Despite price growth in more areas, property in London and the South East is still racing ahead. The average price increased 0.7% in February, according to the Hometrack data, up from 0.3% in January but property in the capital and the South East registered price growth of 1.1% and 0.9% respectively last month.

‘All other regions registered higher prices over the month but the rate of growth is more muted with buyers remaining cautious and prices rising slowly off a low base,’ said Donnell.

Martin Stewart, director of independent mortgage broker London Money, said that despite the swift rises in the capital he was not concerned about a bubble. ‘For the time being, I’m not worried about the London market overheating,’ he said. ‘Demand is simply too strong while supply remains incredibly weak.’

He added that prime central London was ‘now the reserve currency for the wealthy’ but overseas buyers were looking outside zones one and two on the tube map, meaning other areas were benefiting.

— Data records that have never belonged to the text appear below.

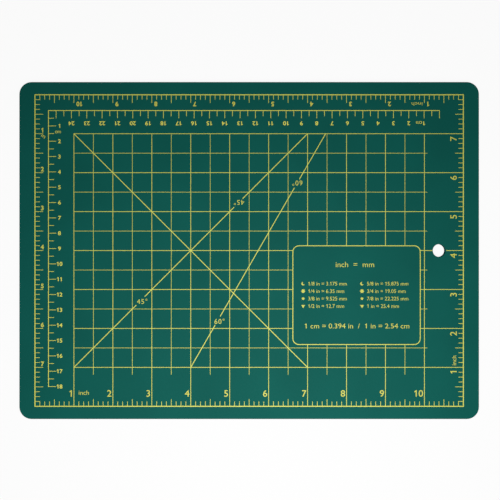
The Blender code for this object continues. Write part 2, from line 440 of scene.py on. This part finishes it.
def figure_one(weight):
    """A one with a flag, which the built-in font draws as a bare stem."""
    stem = ONE_HALF_STEM + weight
    top = DIGIT_MIDDLE * 2 + weight
    foot = -weight
    neck = ONE_MIDDLE - stem
    tip = neck - ONE_FLAG
    shoulder = top - ONE_SHOULDER
    return loop_curve(
        (
            (neck, foot),
            (neck + 2 * stem, foot),
            (neck + 2 * stem, top),
            (neck + FLAG_INSET * stem, top),
            (tip, shoulder),
            (tip, shoulder - FLAG_TIP * stem),
            (neck, shoulder - FLAG_ROOT * stem),
        )
    )


def add_words(
    work, words, height, place, weight=0.0, stretch=1.0, align="CENTER", spacing=1.0
):
    """Adds words whose digits have the given height, centred on the height of the place."""
    runs = [run for run in words.replace("1", "\n1\n").split("\n") if run]
    widths = [DIGIT_ADVANCE if run == "1" else reach(run, spacing) for run in runs]
    if runs[-1] == "1":
        widths[-1] -= ONE_TRIM
    share = {"LEFT": 0.0, "CENTER": 0.5, "RIGHT": 1.0}[align]
    pen = -share * sum(widths)
    em = height / (DIGIT_SHARE + 2 * weight)
    for run, width in zip(runs, widths):
        curve = figure_one(weight) if run == "1" else text_curve(run, weight, spacing)
        start = Matrix.Translation((pen * em * stretch, -DIGIT_MIDDLE * em, 0.0))
        add_flat(work, curve, place @ start, em * stretch, em)
        pen += width


def spot(x, y, turn=0.0):
    """A place on the printed face, with the reading direction turned by degrees."""
    return Matrix.Translation((x, y, INK_BASE)) @ Matrix.Rotation(math.radians(turn), 4, "Z")


def arc(radius, start, end, steps, centre=(0.0, 0.0)):
    points = []
    for step in range(steps + 1):
        angle = start + (end - start) * step / steps
        points.append((centre[0] + radius * math.cos(angle), centre[1] + radius * math.sin(angle)))
    return points


def crescent():
    """A moon open to the upper right, its two horns on one circle."""
    inner = math.sqrt(1 + MOON_BITE * MOON_BITE - 2 * MOON_BITE * math.cos(MOON_HORN))
    inner_horn = math.atan2(math.sin(MOON_HORN), math.cos(MOON_HORN) - MOON_BITE)
    outer_steps, inner_steps = MOON_STEPS
    outer = arc(1.0, MOON_HORN, 2 * math.pi - MOON_HORN, outer_steps)
    hollow = arc(inner, 2 * math.pi - inner_horn, inner_horn, inner_steps, (MOON_BITE, 0.0))
    turn = Matrix.Rotation(MOON_TURN, 2)
    return [tuple(turn @ Vector(point)) for point in outer + hollow[1:-1]]


def petals(count, depth, steps):
    """A rosette of the given number of petals."""
    points = []
    for step in range(steps):
        angle = 2 * math.pi * step / steps
        radius = 1 - depth * (1 + math.cos(count * angle)) / 2
        points.append((radius * math.sin(angle), radius * math.cos(angle)))
    return points


def star(rays, waist):
    points = []
    for corner in range(2 * rays):
        angle = math.pi * corner / rays
        radius = 1.0 if corner % 2 == 0 else waist
        points.append((radius * math.sin(angle), radius * math.cos(angle)))
    return points


def triangle():
    """A triangle that points down."""
    return arc(1.0, -math.pi / 2, 3 * math.pi / 2, 3)[:3]


def shown_directly(nodes, links):
    """1 for what the camera sees, directly, mirrored or through glass, and otherwise 0."""
    path = nodes.new("ShaderNodeLightPath")
    total = path.outputs["Is Camera Ray"]
    for name in ("Is Glossy Ray", "Is Transmission Ray"):
        total = combined(nodes, links, "MAXIMUM", total, path.outputs[name])
    return total


def pale_floor():
    """A pale floor that shows nearly white and still takes the mat's shadow."""
    material, nodes, links, shader = principled("pale_floor")
    shader.inputs["Base Color"].default_value = grey(FLOOR_TONE)
    shader.inputs["Roughness"].default_value = 1.0
    shader.inputs["Specular IOR Level"].default_value = 0.0
    glow = nodes.new("ShaderNodeEmission")
    glow.inputs["Color"].default_value = grey(1.0)
    share = spread(nodes, links, shown_directly(nodes, links), 0.0, FLOOR_GLOW, 0.0, 1.0)
    mix = nodes.new("ShaderNodeMixShader")
    links.new(share, mix.inputs["Fac"])
    links.new(shader.outputs["BSDF"], mix.inputs[1])
    links.new(glow.outputs["Emission"], mix.inputs[2])
    links.new(mix.outputs["Shader"], nodes["Material Output"].inputs["Surface"])
    return material


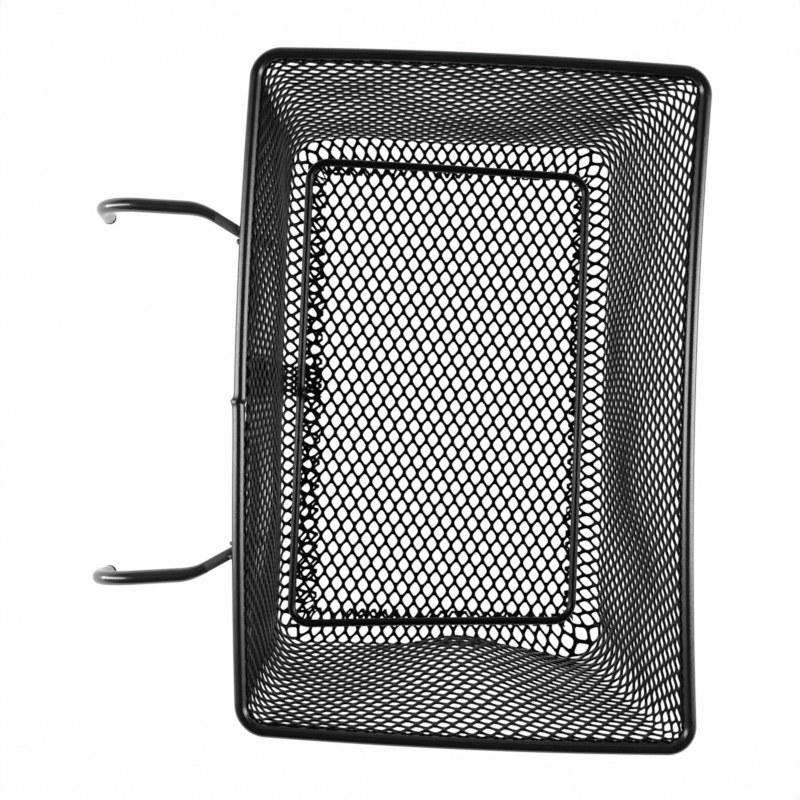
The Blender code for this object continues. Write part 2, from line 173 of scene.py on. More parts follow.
@dataclass(frozen=True)
class BasketPlan:
    """The outlines that all pieces share, with the places where they are out of true."""

    rim_width: float = 0.232
    rim_length: float = 0.345
    rim_tube_radius: float = 0.00329
    rim_height: float = 0.190
    rim_back_bow: float = 0.0051
    rim_front_dish: float = 0.0053
    rim_end_bow: float = 0.0024
    rim_lean: float = 0.0023
    wall_inset: float = 0.0024
    wall_top: float = 0.18795
    wall_flare: float = 0.4
    wall_limit: float = 1.1
    flange_width: float = 0.0221
    flange_corner: float = 0.004
    flange_middle: float = 0.0018
    ring_wire_radius: float = 0.0025
    ring_middle: float = 0.0051
    ring_back_lean: float = 0.0025
    ring_front_lean: float = 0.0013
    ring_taper: float = 0.0031
    ring_end_bow: float = 0.0006
    ring_shift: float = -0.00115
    rim_axis: Outline = Outline(0.1127, 0.1692, 0.0117, 0.0106)
    crease: Outline = Outline(0.100, 0.1565, 0.018)
    ring_axis: Outline = Outline(0.08675, 0.1411, 0.012, -0.00215)

    @property
    def wall_top_line(self) -> Outline:
        """The wall's upper edge, just inside the rim tube's axis."""
        return self.rim_axis.inset(self.wall_inset)

    @property
    def flange_edge(self) -> Outline:
        """The flange's mean inner edge."""
        return self.crease.inset(self.flange_width, self.flange_corner)

    @property
    def stops(self) -> np.ndarray:
        """Stops shared by the crease and the rim, so that equal shares lie above each other."""
        return (self.crease.stops() + self.wall_top_line.stops()) / 2

    @property
    def wall_height(self) -> float:
        """The wall's height over the flange's middle."""
        return self.wall_top - self.flange_middle

    def spread(self, height: np.ndarray, flare: np.ndarray | float) -> np.ndarray:
        """Return one less the flare, times the height, plus the flare times its fourth power."""
        return (1 - flare) * height + flare * np.clip(height, 0, self.wall_limit) ** 4

    def rim_bent(self, points: np.ndarray) -> np.ndarray:
        """Bow the rim's plan: the back outward, the front inward, the ends outward.

        The long sides move towards the bicycle by a parabola that vanishes at
        the corners, and the ends lean out of square in proportion to X.

        Args:
            points: X and Y of a true rounded rectangle.

        Returns:
            The same points on the real, slightly bent rim.
        """
        across = (points[..., 0] - self.rim_axis.forward) / (self.rim_width / 2)
        along = points[..., 1] / (self.rim_length / 2)
        bow = self.rim_back_bow * (1 - across) / 2 + self.rim_front_dish * (1 + across) / 2
        x = points[..., 0] - bow * (1 - along**2)
        y = points[..., 1] + self.rim_end_bow * along * (1 - across**2) - self.rim_lean * across
        return np.stack([x, y], axis=-1)

    def ring_bent(self, points: np.ndarray) -> np.ndarray:
        """Lean the ring's long sides, bow its ends to the left, narrow its front and shift it.

        X grows in proportion to Y, more at the back than at the front. Y grows
        by a parabola over X and shrinks in proportion to X times Y.

        Args:
            points: X and Y of a true rounded rectangle.

        Returns:
            The same points on the real, slightly bent ring.
        """
        across = (points[..., 0] - self.ring_axis.forward) / self.ring_axis.half_x
        along = points[..., 1] / self.ring_axis.half_y
        lean = self.ring_back_lean * (1 - across) / 2 + self.ring_front_lean * (1 + across) / 2
        bow = self.ring_end_bow * (1 - across**2)
        x = points[..., 0] + lean * along
        y = points[..., 1] + self.ring_shift + bow - self.ring_taper * along * across
        return np.stack([x, y], axis=-1)


# Curves and paths


def unit(vectors: np.ndarray) -> np.ndarray:
    """Return the vectors at length one."""
    return vectors / np.linalg.norm(vectors, axis=-1, keepdims=True)


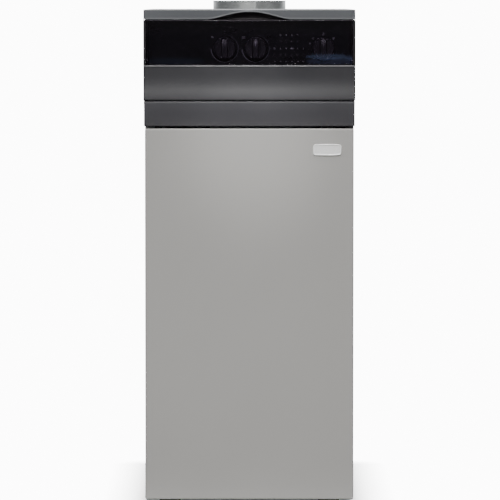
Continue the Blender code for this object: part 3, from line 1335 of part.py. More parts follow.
def make_insulation_jacket(finish):
    """The foil-faced wrap round the sections, open at its top and bottom."""

    def upright(a, b):
        return runs_along(a, b, 2)

    jacket = rounded_box(
        "insulation_jacket", (-JACKET_OUTER_X, JACKET_OUTER_X), (JACKET_FRONT_Y, JACKET_REAR_Y),
        (SECTION_BOTTOM_Z, JACKET_TOP_Z), JACKET_CORNER, upright,
    )
    hollow = box(
        "hollow", (-JACKET_INNER_X, JACKET_INNER_X), (JACKET_INNER_FRONT_Y, JACKET_INNER_REAR_Y),
        (SECTION_BOTTOM_Z - OVERRUN, JACKET_TOP_Z + OVERRUN),
    )
    pipe_holes = [
        rod("pipe_hole", 1, (PORT_X, z), WATER_PIPE_RADIUS + JACKET_HOLE_PLAY,
            JACKET_INNER_REAR_Y - OVERRUN, JACKET_REAR_Y + OVERRUN, PLAIN_STEPS)
        for z in (PORT_TOP_Z, PORT_BOTTOM_Z)
    ]
    drain_hole = rod(
        "drain_hole", 1, (DRAIN_X, PORT_BOTTOM_Z), DRAIN_RADIUS + JACKET_HOLE_PLAY,
        JACKET_FRONT_Y - OVERRUN, JACKET_INNER_FRONT_Y + OVERRUN, PLAIN_STEPS,
    )
    place(cut(jacket, hollow, *pipe_holes, drain_hole), finish)


def make_smoke_collector(finish):
    """The sloping hood that gathers the gases over the sections."""
    low_x, high_x = SECTION_HALF - COLLECTOR_INSET, DIVERTER_HALF + COLLECTOR_INSET / 2
    low_y = (SECTION_FRONT_Y + COLLECTOR_INSET, SECTIONS_REAR_Y - COLLECTOR_INSET)
    high_front = DIVERTER_FRONT_Y - COLLECTOR_INSET / 2
    high_y = (high_front, high_front + COLLECTOR_THROAT)

    def ring(x, y, z, inset):
        return [
            (-x + inset, y[0] + inset, z), (x - inset, y[0] + inset, z),
            (x - inset, y[1] - inset, z), (-x + inset, y[1] - inset, z),
        ]

    points = ring(low_x, low_y, COLLECTOR_Z, 0.0) + ring(high_x, high_y, COLLECTOR_TOP_Z, 0.0)
    points += ring(high_x, high_y, COLLECTOR_TOP_Z, COLLECTOR_INSET)
    points += ring(low_x, low_y, COLLECTOR_Z, COLLECTOR_INSET)
    faces = []
    corner_count = 4
    for row in range(4):
        following = (row + 1) % 4
        for k in range(corner_count):
            n = (k + 1) % corner_count
            faces.append(
                (row * corner_count + k, row * corner_count + n, following * corner_count + n,
                 following * corner_count + k)
            )
    place(mesh_object("smoke_collector", points, faces), finish)


def make_draught_diverter(finish):
    """The box under the collar, open below and with its relief window to the rear."""
    diverter = box(
        "draught_diverter", (-DIVERTER_HALF, DIVERTER_HALF), (DIVERTER_FRONT_Y, DIVERTER_REAR_Y),
        (DIVERTER_Z, DIVERTER_TOP_Z),
    )
    inner_x = DIVERTER_HALF - FRAME_SHEET
    hollow = box(
        "hollow", (-inner_x, inner_x), (DIVERTER_FRONT_Y + FRAME_SHEET, DIVERTER_REAR_Y - FRAME_SHEET),
        (DIVERTER_Z - OVERRUN, DIVERTER_TOP_Z - FRAME_SHEET),
    )
    outlet = rod(
        "outlet", 2, (0.0, FLUE_Y), FLUE_RADIUS - FLUE_WALL, DIVERTER_TOP_Z - FRAME_SHEET - OVERRUN,
        DIVERTER_TOP_Z + OVERRUN, FINE_STEPS,
    )
    window_half = DIVERTER_HALF - RELIEF_MARGIN
    window = box(
        "window", (-window_half, window_half),
        (DIVERTER_REAR_Y - FRAME_SHEET - OVERRUN, DIVERTER_REAR_Y + OVERRUN), relief_window(),
    )
    place(cut(diverter, hollow, outlet, window), finish)


def make_flue_collar(finish):
    """The round spigot that the flue pipe pushes on to, with its flange on the diverter."""
    low = DIVERTER_TOP_Z + FIT_GAP
    inner = FLUE_RADIUS - FLUE_WALL
    profile = [
        (inner, low),
        (FLUE_RADIUS + FLUE_FLANGE, low),
        (FLUE_RADIUS + FLUE_FLANGE, low + FLUE_WALL),
        (FLUE_RADIUS, low + FLUE_WALL),
        (FLUE_RADIUS, FLUE_TOP_Z),
        (inner, FLUE_TOP_Z),
    ]
    place(turned("flue_collar", profile, 2, (0.0, FLUE_Y), FINE_STEPS, ring=True), finish)


def make_exchanger_stand(finish):
    """Two channel rails tied by cross straps, which carry the sections above the chamber."""
    web = STAND_HALF - STAND_SHEET
    top, low = STAND_TOP_Z, STAND_BOTTOM_Z
    outline = [
        (STAND_INNER_X, low), (STAND_HALF, low), (STAND_HALF, top), (STAND_INNER_X, top),
        (STAND_INNER_X, top - STAND_SHEET), (web, top - STAND_SHEET),
        (web, low + STAND_SHEET), (STAND_INNER_X, low + STAND_SHEET),
    ]
    stand = prism("exchanger_stand", outline, 1, STAND_FRONT_Y, STAND_REAR_Y)
    other = prism("rail", [(-x, z) for x, z in outline], 1, STAND_FRONT_Y, STAND_REAR_Y)
    strap_x = (-STAND_HALF + STAND_SHEET / 2, STAND_HALF - STAND_SHEET / 2)
    strap_z = (low + STAND_SHEET / 2, low + STAND_SHEET / 2 + STAND_STRAP_SHEET)
    front = box("strap", strap_x, (STAND_FRONT_Y + STAND_STRAP, STAND_FRONT_Y + 2 * STAND_STRAP), strap_z)
    rear = box("strap", strap_x, (STAND_REAR_Y - 2 * STAND_STRAP, STAND_REAR_Y - STAND_STRAP), strap_z)
    place(join(stand, front, rear, other), finish)


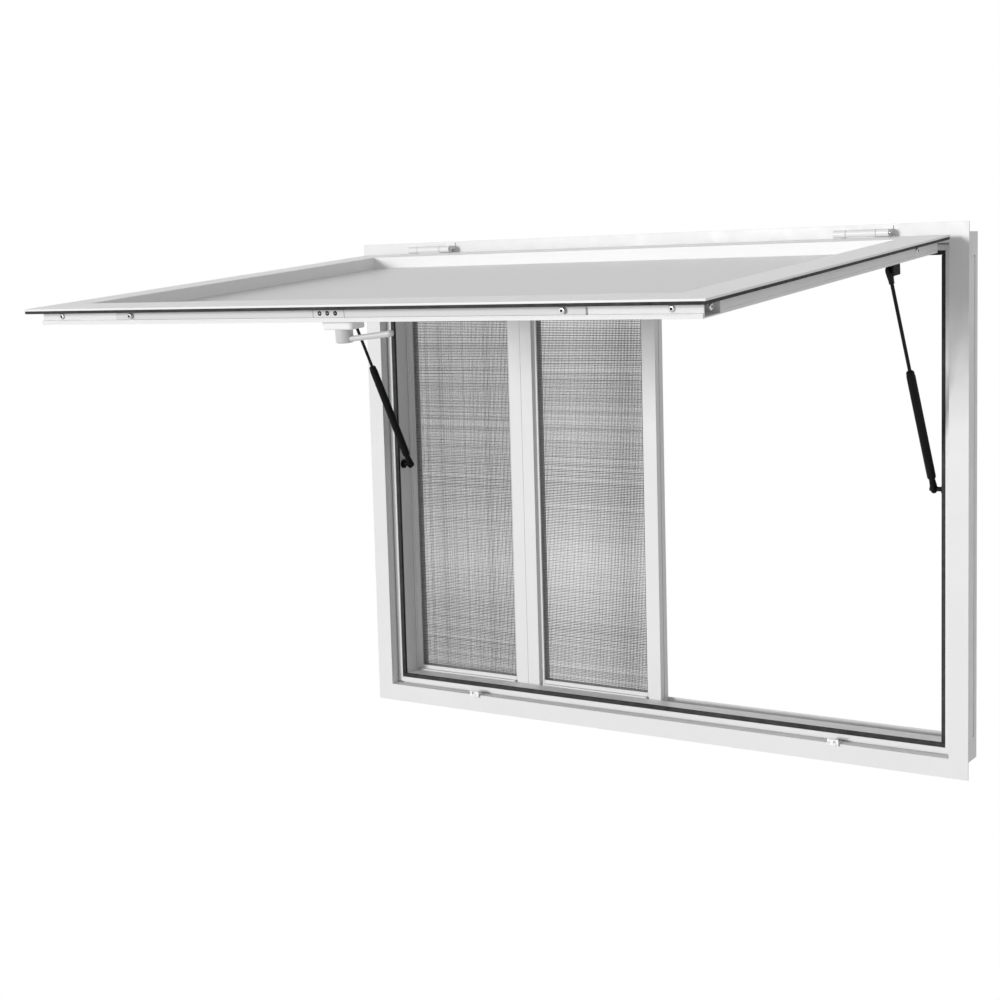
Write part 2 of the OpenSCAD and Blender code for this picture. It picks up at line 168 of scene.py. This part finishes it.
def seen_directly(tree):
    """1 where a ray comes from the camera, a gloss or a clear surface, else 0."""
    path = tree.nodes.new("ShaderNodeLightPath")
    total = path.outputs["Is Camera Ray"]
    for name in ("Is Glossy Ray", "Is Transmission Ray"):
        add = tree.nodes.new("ShaderNodeMath")
        add.operation = "MAXIMUM"
        tree.links.new(total, add.inputs[0])
        tree.links.new(path.outputs[name], add.inputs[1])
        total = add.outputs[0]
    return total


def make_world():
    world = bpy.data.worlds.new("surround")
    world.use_nodes = True
    tree = world.node_tree
    tree.nodes.clear()
    lit = tree.nodes.new("ShaderNodeBackground")
    lit.inputs["Color"].default_value = WHITE
    lit.inputs["Strength"].default_value = AMBIENT
    seen = tree.nodes.new("ShaderNodeBackground")
    seen.inputs["Color"].default_value = WHITE
    seen.inputs["Strength"].default_value = 1.0
    mix = tree.nodes.new("ShaderNodeMixShader")
    out = tree.nodes.new("ShaderNodeOutputWorld")
    tree.links.new(seen_directly(tree), mix.inputs[0])
    tree.links.new(lit.outputs[0], mix.inputs[1])
    tree.links.new(seen.outputs[0], mix.inputs[2])
    tree.links.new(mix.outputs[0], out.inputs["Surface"])
    bpy.context.scene.world = world


def make_sun():
    data = bpy.data.lights.new("sun", "SUN")
    data.energy = SUN_STRENGTH
    data.angle = SUN_SPREAD
    sun = bpy.data.objects.new("sun", data)
    sun.rotation_euler = SUN_FROM.to_track_quat("Z", "Y").to_euler()
    bpy.context.scene.collection.objects.link(sun)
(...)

While Stewart said ‘competition for property is fiercer than I have ever seen’ he has no reason to think that house price momentum won’t continue throughout the year.

Cost of property

The average house price has now hit £177,846, according to the latest Nationwide house price index, after last month’s fourteenth successive monthly increase. The 0.6% increase in February means the price of a typical home is now 9.4% higher than February last year.

Nationwide chief economist Robert Gardner said the increases were fuelled by demand outstripping supply but also a lack of new homes being built. ‘Price growth is being supported by the fact that the supply of housing remains constrained, with housing completions still well below their pre-crisis levels, which was already insufficient to keep up with the pace of household formation,’ he said.

In England around 109,500 new homes were built in 2013, 38% below the level recorded in 2007 and around half the number of homes needed. Record low interest rates, which have stayed at 0.5% for five years this week, plus increased credit availability due to government initiatives such as Funding for Lending and the Help to Buy scheme, mean more affordable mortgages for more people.

The latest Bank of England money and credit report showed the ever stronger growth in the mortgage market, with total volume and value of approvals rising consistently for the past three months. The amount loaned in January totalled £18.6 billion. In January 4% more mortgages were approved than December although, despite rising house prices, the amount being borrowed fell 3%.

Peter Williams, executive director of the Intermediary Mortgage Lenders Association, said: ‘It suggests the size of mortgage loans remains stable in spite of rising house prices, with households and lenders exercising caution given that the only interest rate changes likely to arise will be upwards.’

Williams warned that ‘we are still a long way from a full recovery and there is plenty of capacity to support a more expansive and sustainable mortgage market’.

With interest rates so low, mortgage rates have also fallen to historic lows. A two-year fixed rate mortgage at 60% loan-to-value (LTV) is being offered at a rate of just 1.48% by West Bromwich building society. This is in comparison with the best two-year fixed deal offered by HSBC five years ago which was 2.99%.

A two-year rate for a 90% LTV today can be taken out for as little as 3.45% at Furness building society, compared with 5.99% offered by Clydesdale Bank five years ago.

‘The saving on a two-year mortgage today compared to 2009 is literally thousands of pounds for a first-time buyer,’ said Sylvia Waycot of comparison site Moneyfacts.co.uk.

‘However, wonderful though it is to be paying less for a mortgage, the current base rate is no the norm and rates will rise eventually. First-time buyers particularly need to be aware of over-stretching themselves financially.’